##### RECORDED INFORMATION #####
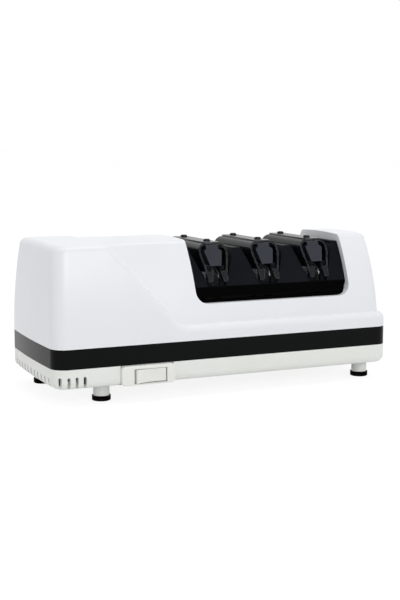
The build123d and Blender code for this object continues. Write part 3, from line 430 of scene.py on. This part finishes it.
def layered_iron(name):
    """Stamped laminations seen edge on: thin bright and dark layers across X."""
    material, w, shader = start_material(name)
    parts = w.add("SeparateXYZ")
    w.put(parts.inputs[0], w.place())
    layer = w.sum_of("FRACT", w.sum_of("MULTIPLY", parts.outputs["X"], SHEETS_PER_METRE))
    gap = w.spread(w.sum_of("ABSOLUTE", w.sum_of("SUBTRACT", layer, 0.5)), 0.34, 0.48)
    rust = w.spread(w.noise(w.place(), 90.0, 6.0, 0.7), 0.5, 0.8)
    shade = w.mix(rust, colour(128, 128, 130), colour(112, 92, 78))
    w.put(shader.inputs["Base Color"], w.mix(gap, shade, colour(46, 44, 42)))
    w.put(shader.inputs["Roughness"], w.sum_of("MULTIPLY_ADD", rust, 0.25, 0.38))
    w.put(shader.inputs["Metallic"], w.sum_of("SUBTRACT", 0.9, w.sum_of("MULTIPLY", rust, 0.5)))
    relief(w, shader, w.sum_of("SUBTRACT", 1.0, gap), 0.6, 0.00008)
    return material


def wound_copper(name):
    """Enamelled copper wire: fine strands with a lacquer gloss."""
    material, w, shader = start_material(name)
    tone = w.spread(w.noise(w.place(), 220.0, 4.0), 0.3, 0.7)
    w.put(shader.inputs["Base Color"], w.mix(tone, colour(186, 96, 48), colour(128, 58, 28)))
    w.put(shader.inputs["Roughness"], w.sum_of("MULTIPLY_ADD", tone, 0.15, 0.24))
    shader.inputs["Metallic"].default_value = 0.9
    shader.inputs["Coat Weight"].default_value = 0.6
    relief(w, shader, w.noise(w.place(), 1800.0, 2.0), 0.3, 0.00005)
    return material


def rubber(name):
    """Black rubber foot: matt, with a faint bloom and grime near the floor."""
    material, w, shader = start_material(name)
    skin = use(
        w, SKIN, Colour=colour(2, 2, 2), Drift_Colour=colour(5, 5, 5), Drift=0.6,
        Grain_Scale=1400.0, Gloss=0.62, Gloss_Spread=0.12,
    )
    film = use(w, DUST, Amount=0.12, Low=0.003, Patch_Scale=240.0)["Mask"]
    w.put(shader.inputs["Base Color"], w.mix(film, skin["Colour"], colour(92, 89, 84)))
    w.put(shader.inputs["Roughness"], skin["Roughness"])
    shader.inputs["Specular IOR Level"].default_value = 0.015
    relief(w, shader, skin["Height"], 0.3, 0.00008)
    return material


def well_plastic(name):
    """Black liner: polished below the channel's shelf, where its near-black colour is a painted shade; satin
    and slate on the wedges above it.
    """
    material, w, shader = start_material(name)
    low = use(
        w, SKIN, Colour=colour(1, 1, 1), Drift_Colour=colour(3, 3, 3), Drift=0.5,
        Gloss=0.14, Gloss_Spread=0.04,
    )
    high = use(
        w, SKIN, Colour=colour(20, 22, 26), Drift_Colour=colour(29, 31, 36), Drift=0.7,
        Gloss=0.36, Gloss_Spread=0.10,
    )
    parts = w.add("SeparateXYZ")
    w.put(parts.inputs[0], w.place())
    # Painted shade: below the shelf the colour drops to near-black to stand in for shade in the recess; only
    # the change in gloss is real.
    above = w.spread(parts.outputs["Z"], SHELF_Z - SHELF_BLUR, SHELF_Z + SHELF_BLUR)
    edge_mask = use(w, EDGE_WEAR_AND_HIGHLIGHT, Reach=0.0004, Strength=0.35)["Mask"]
    shade = w.mix(above, low["Colour"], high["Colour"])
    w.put(shader.inputs["Base Color"], w.mix(edge_mask, shade, colour(60, 62, 66)))
    rough = w.add("Mix", data_type="FLOAT")
    w.put(rough.inputs[0], above)
    w.put(rough.inputs[2], low["Roughness"])
    w.put(rough.inputs[3], high["Roughness"])
    w.put(shader.inputs["Roughness"], rough.outputs[0])
    shader.inputs["Specular IOR Level"].default_value = 0.02
    relief(w, shader, high["Height"], 0.12, 0.00004)
    return material


def abrasive_pad(name):
    """Dressing pad: pink-brown sintered grit."""
    material, w, shader = start_material(name)
    grit = use(w, GRIT, Scale=3600.0, Share=0.4)
    tone = w.spread(w.noise(w.place(), 300.0, 4.0), 0.3, 0.7)
    shade = w.mix(tone, colour(150, 122, 104), colour(112, 88, 76))
    glint = w.sum_of("MULTIPLY", grit["Sparkle"], 0.5)
    w.put(shader.inputs["Base Color"], w.mix(glint, shade, colour(214, 204, 192)))
    w.put(shader.inputs["Roughness"], w.sum_of("MULTIPLY_ADD", grit["Roughness"], 0.5, 0.6, clamp=True))
    relief(w, shader, grit["Height"], 0.8, 0.00008)
    return material


WHITE = colour(232, 234, 238)
FINISHES = {
    # The housing's edge colour of 254 is a painted highlight along its rims and the well's edge.
    "housing_white": moulded_plastic(
        "glossy white housing with painted edge highlight", WHITE, colour(228, 230, 234), 0.30, depth=0.03, spread=0.012, dust=0.04,
        edge_wear_and_highlight_colour=colour(254, 254, 254), wear=0.8, reach=0.0011, specular=0.5,
    ),
    "base_white": moulded_plastic(
        "off-white base", colour(233, 235, 231), colour(226, 227, 222), 0.38, depth=0.06, dust=0.10,
        edge_wear_and_highlight_colour=colour(238, 239, 237), wear=0.15,
    ),
    "band_black": moulded_plastic(
        "polished black band", colour(9, 11, 10), colour(13, 15, 14), 0.13, grain=1800.0, depth=0.03,
        spread=0.05, edge_wear_and_highlight_colour=colour(60, 61, 60), wear=0.25, reach=0.0004, specular=0.07,
    ),
    "foot_rubber": rubber("black rubber"),
    "liner_black": well_plastic("black well liner with painted shade below the shelf"),
    "guide_grey": moulded_plastic(
        "charcoal guide block", colour(34, 39, 47), colour(44, 50, 59), 0.36, depth=0.25,
        edge_wear_and_highlight_colour=colour(96, 102, 110), wear=0.5, dust=0.06, specular=0.3,
    ),
    # The light grey edge colour on the flexible guides is a painted highlight along the arch rims.
    "guide_black": moulded_plastic(
        "flexible black guide with painted edge highlight", colour(10, 12, 15), colour(17, 19, 23), 0.26, depth=0.15,
        edge_wear_and_highlight_colour=colour(118, 122, 128), wear=0.9, reach=0.0005, dust=0.03, specular=0.22,
    ),
    "plate_black": moulded_plastic(
        "black guide plate", colour(30, 32, 34), colour(40, 42, 45), 0.28, depth=0.2,
        edge_wear_and_highlight_colour=colour(150, 154, 160), wear=0.8, dust=0.1,
    ),
    "screw_black": moulded_plastic(
        "blackened screw", colour(8, 8, 9), colour(15, 15, 16), 0.26, depth=0.1,
        edge_wear_and_highlight_colour=colour(90, 92, 94), wear=0.4, specular=0.2,
    ),
    "bright_steel": turned_steel("bright steel", colour(206, 208, 210), colour(172, 174, 176), 0.24),
    "hub_plastic": moulded_plastic(
        "grey hub", colour(96, 98, 100), colour(84, 86, 88), 0.42, depth=0.3,
        edge_wear_and_highlight_colour=colour(140, 142, 144), wear=0.3,
    ),
    "disc_steel": gritted_disc("diamond-coated disc"),
    "motor_steel": layered_iron("motor laminations"),
    "coil_copper": wound_copper("enamelled copper"),
    "bush_bronze": turned_steel("sintered bronze", colour(176, 132, 82), colour(140, 102, 62), 0.42),
    "switch_black": moulded_plastic(
        "black switch body", colour(24, 24, 25), colour(32, 32, 34), 0.4, depth=0.3,
        edge_wear_and_highlight_colour=colour(80, 80, 82), wear=0.3,
    ),
    "lever_plastic": moulded_plastic(
        "grey nylon", colour(150, 152, 152), colour(138, 140, 139), 0.45, depth=0.3,
        edge_wear_and_highlight_colour=colour(178, 179, 178), wear=0.3, dust=0.08,
    ),
    "switch_white": moulded_plastic(
        "white switch plate", colour(236, 237, 232), colour(230, 231, 226), 0.26, depth=0.03,
        edge_wear_and_highlight_colour=colour(242, 242, 240), wear=0.2, dust=0.05,
    ),
    "pad_abrasive": abrasive_pad("sintered grit pad"),
    "magnet_dark": turned_steel("dark magnet", colour(66, 66, 68), colour(50, 50, 52), 0.4),
}


def dress_nodes():
    """Every solid keeps its shape and takes the finish named by its material slot."""
    for title in ("switch_bezel", "switch_rocker"):
        NODES[title].material_slots[0].material = FINISHES["switch_white"]
    for node in NODES.values():
        for place in node.material_slots:
            title = place.material.name.split(".")[0]
            place.material = FINISHES.get(title, place.material)


dress_nodes()


# ---------------------------------------------------------------- ground bands on the discs

STAGE_X = [-0.0045, 0.0352, 0.0749]
SHAFT_AT = (-0.010, 0.0565)
DISC_RADIUS = 0.0275
BAND_FROM, BAND_TO = 0.0053, 0.0072
BAND_RISE = 0.00012
BAND_ROOT = 0.0002
BAND_STEPS = 144
BAND_ROWS = 9


def ground_band(middle, side):
    """Closed ring round the shaft. X runs from one edge of the rim to the other and back. The radius is the
    disc's plus a half sine wave on the way out, and a little less than the disc's on the way back."""
    turn = np.linspace(0.0, 2 * math.pi, BAND_STEPS, endpoint=False)[:, None]
    along = np.linspace(0.0, 1.0, BAND_ROWS)
    reach = np.concatenate([along, along[::-1][1:-1]])[None, :]
    outward = np.concatenate([np.ones(BAND_ROWS), np.zeros(BAND_ROWS - 2)])[None, :]
    radius = DISC_RADIUS + outward * BAND_RISE * np.sin(math.pi * reach) - (1 - outward) * BAND_ROOT
    x = middle + side * (BAND_FROM + (BAND_TO - BAND_FROM) * reach) + 0 * turn
    y = SHAFT_AT[0] + radius * np.sin(turn)
    z = SHAFT_AT[1] + radius * np.cos(turn)
    points = np.stack([x, y, z], -1)
    return points[::-1] if side > 0 else points


GROUND_STEEL = turned_steel(
    "ground bright steel", colour(250, 250, 250), colour(232, 233, 235), shine=0.20, rings=5200.0,
)
for number, middle in enumerate(STAGE_X, 1):
    for title, side in (("left", -1), ("right", 1)):
        name = f"disc_band_{number}_{title}"
        ring = grid_mesh(name, ground_band(middle, side), wrap_u=True, wrap_v=True)
        band = place_mesh(name, ring, GROUND_STEEL)
        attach(band, f"disc_{number}_{title}")


# ---------------------------------------------------------------- studio

FLOOR_REACH = 30.0
BOX_CENTRE = (0.0, 0.0, 0.05)


def studio_floor():
    """A wide pale floor that keeps the shadow: part lit, part plain white where it is seen."""
    material = bpy.data.materials.new("pale floor")
    material.use_nodes = True
    tree = material.node_tree
    tree.nodes.clear()
    w = Wiring(tree)
    lit = w.add("BsdfDiffuse")
    plain = w.add("Emission")
    path = w.add("LightPath")
    seen = w.sum_of("MAXIMUM", path.outputs["Is Camera Ray"], path.outputs["Is Transmission Ray"])
    seen = w.sum_of("MAXIMUM", seen, path.outputs["Is Glossy Ray"])
    w.put(lit.inputs["Color"], w.mix(seen, (0.86, 0.86, 0.86, 1.0), (0.20, 0.20, 0.20, 1.0)))
    w.put(plain.inputs["Strength"], w.sum_of("MULTIPLY", seen, 0.86))
    both = w.add("AddShader")
    tree.links.new(lit.outputs[0], both.inputs[0])
    tree.links.new(plain.outputs[0], both.inputs[1])
    out = w.add("OutputMaterial")
    tree.links.new(both.outputs[0], out.inputs[0])
    near, far = -FLOOR_REACH, FLOOR_REACH
    corners = np.array([[[near, near, 0], [near, far, 0]], [[far, near, 0], [far, far, 0]]])
    floor = place_mesh("studio_floor", grid_mesh("studio_floor", corners), material, smooth=False)


def studio_world():
    """Plain white round the camera; what lights the object is softer in front than above and behind."""
    world = bpy.data.worlds.new("studio")
    bpy.context.scene.world = world
    world.use_nodes = True
    tree = world.node_tree
    tree.nodes.clear()
    w = Wiring(tree)
    parts = w.add("SeparateXYZ")
    w.put(parts.inputs[0], w.add("TexCoord").outputs["Generated"])
    behind = w.spread(parts.outputs["Y"], -0.9, 0.4, 0.35, 0.85)
    path = w.add("LightPath")
    level = w.add("Mix", data_type="FLOAT")
    seen = w.sum_of("ADD", path.outputs["Is Camera Ray"], path.outputs["Is Glossy Ray"])
    w.put(level.inputs[0], w.sum_of("ADD", seen, path.outputs["Is Transmission Ray"], clamp=True))
    w.put(level.inputs[2], behind)
    level.inputs[3].default_value = 1.0
    back = w.add("Background")
    back.inputs["Color"].default_value = (1.0, 1.0, 1.0, 1.0)
    w.put(back.inputs["Strength"], level.outputs[0])
    out = w.add("OutputWorld")
    tree.links.new(back.outputs[0], out.inputs[0])


def studio_light():
    soft_lamp("overhead_soft_box", (0.10, -0.10, 1.20), BOX_CENTRE, 0.9, 0.6, 3.4)
    soft_lamp("front_soft_box", (-0.05, -1.30, 0.62), BOX_CENTRE, 0.9, 0.6, 6.3)


set_camera()
studio_floor()
studio_world()
studio_light()
bpy.context.scene.view_settings.view_transform = "Standard"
#####
▸ **BRIEF**: For the listing above, identify each line bearing "object".

▸ **RIGHT ANSWER**:
The build123d and Blender code for this object continues. Write part 3, from line 430 of scene.py on. This part finishes it.
    """Plain white round the camera; what lights the object is softer in front than above and behind."""